Face plate turing is something I never tried.


----------



## precisionworks (Dec 21, 2009)

I have one job that runs a few hours every month (some would say a bread & butter job). The part has a circular ID & a consistent, non-circular OD. Plus it is pretty thin, about 1/2" total thickness. It could be 4-jawed, but each new part would have to be indicated in.

Instead, I took a face plate and mounted a steel plate on it. The steel plate has the three bolt holes tapped to hold the part, and there is enough slop in the fit of the bolts to their holes that the part can be indicated in ... not too precisely, usually +/- .005". That really doesn't matter, as nothing is coming out of the bottom of an existing groove, just the side walls are being shaved off to give greater width. When done, each side wall measures about 1 mm thickness, so this is an unforgiving job.

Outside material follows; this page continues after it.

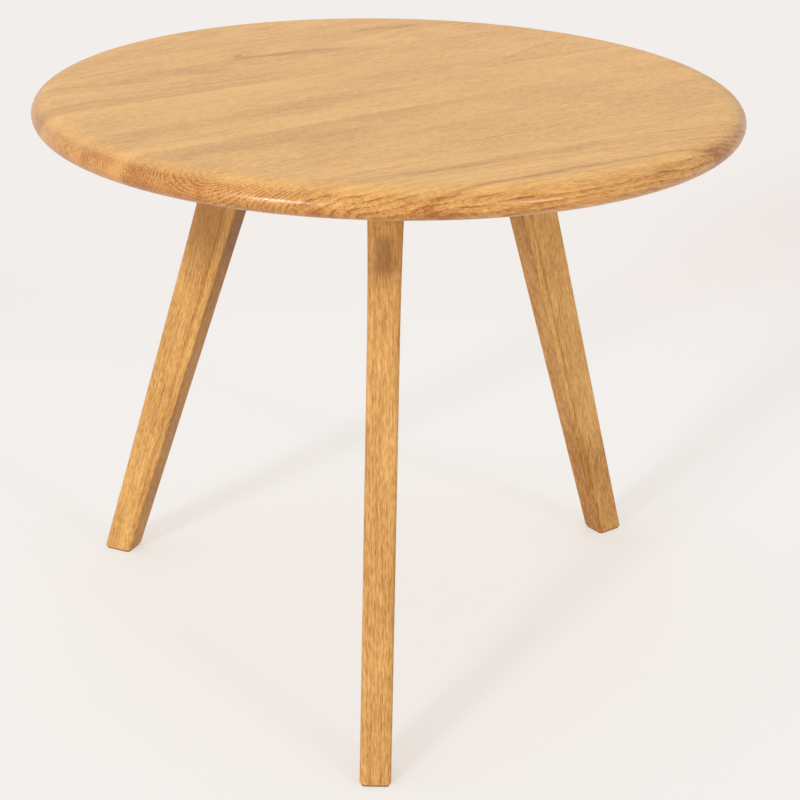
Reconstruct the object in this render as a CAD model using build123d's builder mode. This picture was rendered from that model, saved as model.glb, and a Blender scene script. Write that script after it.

It took about three hours to build the faceplate fixture, plus a few hundred bucks worth of specialized tooling, but that small investment had a payback of less than one month. And that was over five years ago :thumbsup:

Faceplates are awesome for specialty work that runs on a repeat basis, but the 4-jaw is king for anything not round, or for round parts that need an eccentric (like a crank shaft), or for really close accuracy. They set up pretty quickly with practice.


----------



## niner (Dec 21, 2009)

precisionworks said:


> I have one job that runs a few hours every month (some would say a bread & butter job). The part has a circular ID & a consistent, non-circular OD. Plus it is pretty thin, about 1/2" total thickness. It could be 4-jawed, but each new part would have to be indicated in.
> 
> Instead, I took a face plate and mounted a steel plate on it. The steel plate has the three bolt holes tapped to hold the part, and there is enough slop in the fit of the bolts to their holes that the part can be indicated in ... not too precisely, usually +/- .005". That really doesn't matter, as nothing is coming out of the bottom of an existing groove, just the side walls are being shaved off to give greater width. When done, each side wall measures about 1 mm thickness, so this is an unforgiving job.
> 
> ...


 
Thanks Barry. I learnt a lot by reading your posts. However, my wallet doesn't appreciate your contribution:mecry:


----------



## precisionworks (Dec 21, 2009)

> my wallet doesn't appreciate your contribution


Just remember that you are helping us out of the recession 

If you don't already have a face plate for your lathe, they are inexpensive on eBay. There may come a time when the 4-jaw is giving you fits and you remember the lowly face plate hanging on the pegboard. They are pretty useful for something so simple.


----------